**TASK BRIEF:** Scan the data below for the string "joints". Copy every line where it appears.

**DATA PROVIDED:**
○ ○ ○ ○ ○ ○ ○

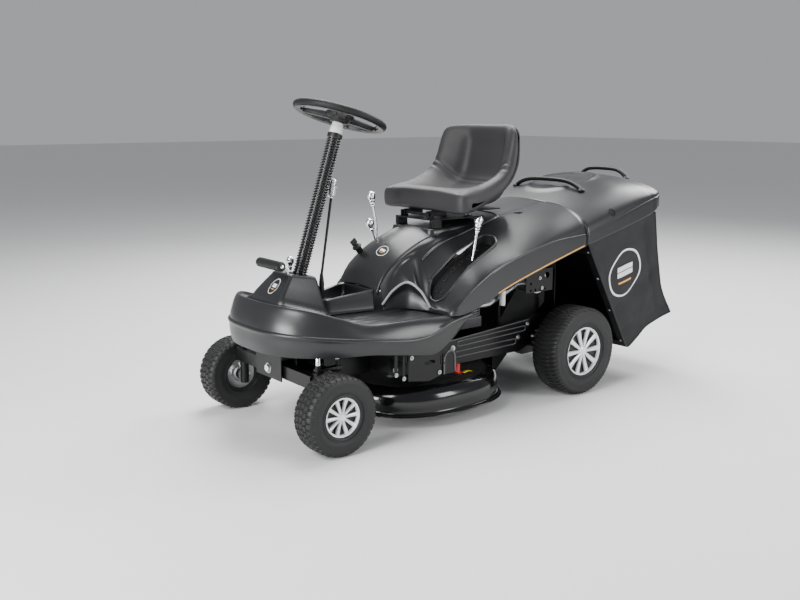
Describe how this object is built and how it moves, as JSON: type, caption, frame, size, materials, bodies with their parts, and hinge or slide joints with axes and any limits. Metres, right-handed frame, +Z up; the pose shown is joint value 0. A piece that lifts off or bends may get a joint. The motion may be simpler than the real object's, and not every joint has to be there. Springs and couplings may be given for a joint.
{
  "type": "riding lawn mower",
  "caption": "Compact rear-collecting ride-on mower: open front platform, tall steering column, arched hood with seat, mid-mounted cutting deck and tipping grass collector.",
  "frame": {"origin": "centre of the footprint's bounding box, on the ground", "axes": "+Z up, -Y is the front of the mower, +Y its rear, +X the seated driver's left"},
  "size_m": [0.744, 1.783, 1.0839],
  "materials": {
    "body_plastic": "satin moulded, fine grain",
    "trim_plastic": "matt moulded",
    "soft_grip": "matt",
    "bellows_plastic": "gloss corrugated",
    "collar_plastic": "satin",
    "frame_steel": "satin powder coat",
    "deck_gloss": "gloss enamel",
    "bare_steel": "machined",
    "chrome": "polished",
    "engine_alloy": "cast",
    "tank_plastic": "translucent white",
    "wheel_silver": "silver lacquer",
    "tyre_rubber": "matt",
    "seat_vinyl": "grained vinyl",
    "bag_fabric": "woven",
    "port_red": "gloss"
  },
  "bodies": {
    "chassis": {"front_platform": "body_plastic", "steering_pedestal": "body_plastic", "centre_tunnel": "body_plastic", "hood": "body_plastic", "console_panel": "body_plastic", "ignition_barrel": "trim_plastic", "seat_bracket": "frame_steel", "seat_springs": "bare_steel", "column_bellows": "bellows_plastic", "column_collar": "collar_plastic", "left_chassis_rail": "frame_steel", "right_chassis_rail": "frame_steel", "front_subframe": "frame_steel", "axle_pivot_bolt": "chrome", "rear_plate": "frame_steel", "transaxle": "engine_alloy", "engine": "engine_alloy", "muffler": "bare_steel", "muffler_guard": "frame_steel", "fuel_tank": "tank_plastic", "battery": "trim_plastic", "discharge_chute": "trim_plastic", "lever_bracket": "frame_steel", "height_quadrant": "trim_plastic"},
    "front_axle": {"front_axle_beam": "frame_steel"},
    "left_kingpin": {"left_spindle": "chrome"},
    "right_kingpin": {"right_spindle": "chrome"},
    "track_rod": {"tie_rod": "bare_steel"},
    "front_left_wheel": {"front_left_tyre": "tyre_rubber", "front_left_rim": "wheel_silver"},
    "front_right_wheel": {"front_right_tyre": "tyre_rubber", "front_right_rim": "wheel_silver"},
    "rear_left_wheel": {"rear_left_tyre": "tyre_rubber", "rear_left_rim": "wheel_silver"},
    "rear_right_wheel": {"rear_right_tyre": "tyre_rubber", "rear_right_rim": "wheel_silver"},
    "steering": {"steering_shaft": "bare_steel", "steering_wheel": "soft_grip"},
    "blade_control": {"blade_lever": "trim_plastic", "blade_lever_grip": "chrome"},
    "pedal": {"brake_pedal": "chrome", "pedal_pad": "soft_grip"},
    "parking_brake": {"parking_brake_knob": "chrome"},
    "gear_control": {"gear_lever": "chrome"},
    "throttle_control": {"throttle_lever": "chrome"},
    "key": {"ignition_key": "trim_plastic"},
    "height_control": {"height_lever": "chrome", "height_lever_knob": "chrome"},
    "deck": {"cutting_deck": "deck_gloss", "washout_port": "port_red"},
    "blade": {"blade_spindle": "bare_steel", "mower_blade": "bare_steel"},
    "engine_drive": {"engine_pulley": "bare_steel"},
    "seat_unit": {"seat": "seat_vinyl", "seat_pan": "frame_steel"},
    "collector": {"collector_lid": "body_plastic", "collector_bag": "bag_fabric", "collector_frame": "frame_steel", "lid_front_handle": "trim_plastic", "lid_rear_handle": "trim_plastic"}
  },
  "joints": [
    {"name": "axle_swing", "type": "hinge", "parent": "chassis", "child": "front_axle", "pos_m": [0, -0.7795, 0.216], "axis": [0, 1, 0], "range_deg": [-5, 5]},
    {"name": "left_steer", "type": "hinge", "parent": "front_axle", "child": "left_kingpin", "pos_m": [0.236, -0.7695, 0.216], "axis": [0, 0, 1], "range_deg": [-25, 25]},
    {"name": "right_steer", "type": "hinge", "parent": "front_axle", "child": "right_kingpin", "pos_m": [-0.236, -0.7695, 0.216], "axis": [0, 0, 1], "range_deg": [-25, 25]},
    {"name": "track_rod_pin", "type": "hinge", "parent": "left_kingpin", "child": "track_rod", "pos_m": [0.236, -0.6975, 0.233], "axis": [0, 0, 1], "range_deg": [-25, 25]},
    {"name": "front_left_spin", "type": "hinge", "parent": "left_kingpin", "child": "front_left_wheel", "pos_m": [0.3145, -0.7595, 0.127], "axis": [1, 0, 0], "continuous": true},
    {"name": "front_right_spin", "type": "hinge", "parent": "right_kingpin", "child": "front_right_wheel", "pos_m": [-0.3145, -0.7595, 0.127], "axis": [1, 0, 0], "continuous": true},
    {"name": "rear_left_spin", "type": "hinge", "parent": "chassis", "child": "rear_left_wheel", "pos_m": [0.3085, 0.3245, 0.165], "axis": [1, 0, 0], "continuous": true},
    {"name": "rear_right_spin", "type": "hinge", "parent": "chassis", "child": "rear_right_wheel", "pos_m": [-0.3085, 0.3245, 0.165], "axis": [1, 0, 0], "continuous": true},
    {"name": "steering_turn", "type": "hinge", "parent": "chassis", "child": "steering", "pos_m": [0, -0.6845, 0.507], "axis": [0, 0.3131, 0.9497], "range_deg": [-70, 70]},
    {"name": "blade_lever_pull", "type": "hinge", "parent": "chassis", "child": "blade_control", "pos_m": [0, -0.5975, 0.392], "axis": [1, 0, 0], "range_deg": [-30, 0]},
    {"name": "pedal_press", "type": "hinge", "parent": "chassis", "child": "pedal", "pos_m": [0.038, -0.6875, 0.44], "axis": [1, 0, 0], "range_deg": [0, 20], "stiffness_Nm_per_rad": 5, "springref_deg": -17.19},
    {"name": "parking_brake_pull", "type": "slide", "parent": "chassis", "child": "parking_brake", "axis": [0, 0, 1], "range_m": [0, 0.02]},
    {"name": "gear_shift", "type": "hinge", "parent": "chassis", "child": "gear_control", "pos_m": [-0.11, -0.2835, 0.548], "axis": [1, 0, 0], "range_deg": [-12, 12]},
    {"name": "throttle_set", "type": "hinge", "parent": "chassis", "child": "throttle_control", "pos_m": [-0.084, -0.3055, 0.548], "axis": [1, 0, 0], "range_deg": [-15, 15]},
    {"name": "key_turn", "type": "hinge", "parent": "chassis", "child": "key", "pos_m": [-0.08, -0.3963, 0.5759], "axis": [0, -0.6198, 0.7848], "range_deg": [0, 80]},
    {"name": "height_set", "type": "hinge", "parent": "chassis", "child": "height_control", "pos_m": [0.214, -0.1425, 0.345], "axis": [1, 0, 0], "range_deg": [0, 45]},
    {"name": "deck_lift", "type": "slide", "parent": "chassis", "child": "deck", "axis": [0, 0, 1], "range_m": [-0.031, 0]},
    {"name": "blade_spin", "type": "hinge", "parent": "deck", "child": "blade", "pos_m": [0, -0.2475, 0.1], "axis": [0, 0, 1], "continuous": true},
    {"name": "engine_spin", "type": "hinge", "parent": "chassis", "child": "engine_drive", "pos_m": [0, -0.1075, 0.21], "axis": [0, 0, 1], "continuous": true},
    {"name": "seat_tilt", "type": "hinge", "parent": "chassis", "child": "seat_unit", "pos_m": [0, -0.1835, 0.683], "axis": [1, 0, 0], "range_deg": [0, 45]},
    {"name": "collector_tip", "type": "hinge", "parent": "chassis", "child": "collector", "pos_m": [0, 0.3485, 0.704], "axis": [1, 0, 0], "range_deg": [0, 70]}
  ],
  "couplings": [
    {"joint": "left_steer", "follows": "steering_turn", "ratio": 0.35714},
    {"joint": "right_steer", "follows": "steering_turn", "ratio": 0.35714},
    {"joint": "track_rod_pin", "follows": "steering_turn", "ratio": -0.35714},
    {"joint": "deck_lift", "follows": "height_set", "m_per_rad": -0.0382},
    {"joint": "engine_spin", "follows": "blade_spin", "ratio": 1.4583}
  ]
}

○ ○ ○ ○ ○ ○ ○

**WRITTEN ANSWER:**
Describe how this object is built and how it moves, as JSON: type, caption, frame, size, materials, bodies with their parts, and hinge or slide joints with axes and any limits. Metres, right-handed frame, +Z up; the pose shown is joint value 0. A piece that lifts off or bends may get a joint. The motion may be simpler than the real object's, and not every joint has to be there. Springs and couplings may be given for a joint.
  "joints": [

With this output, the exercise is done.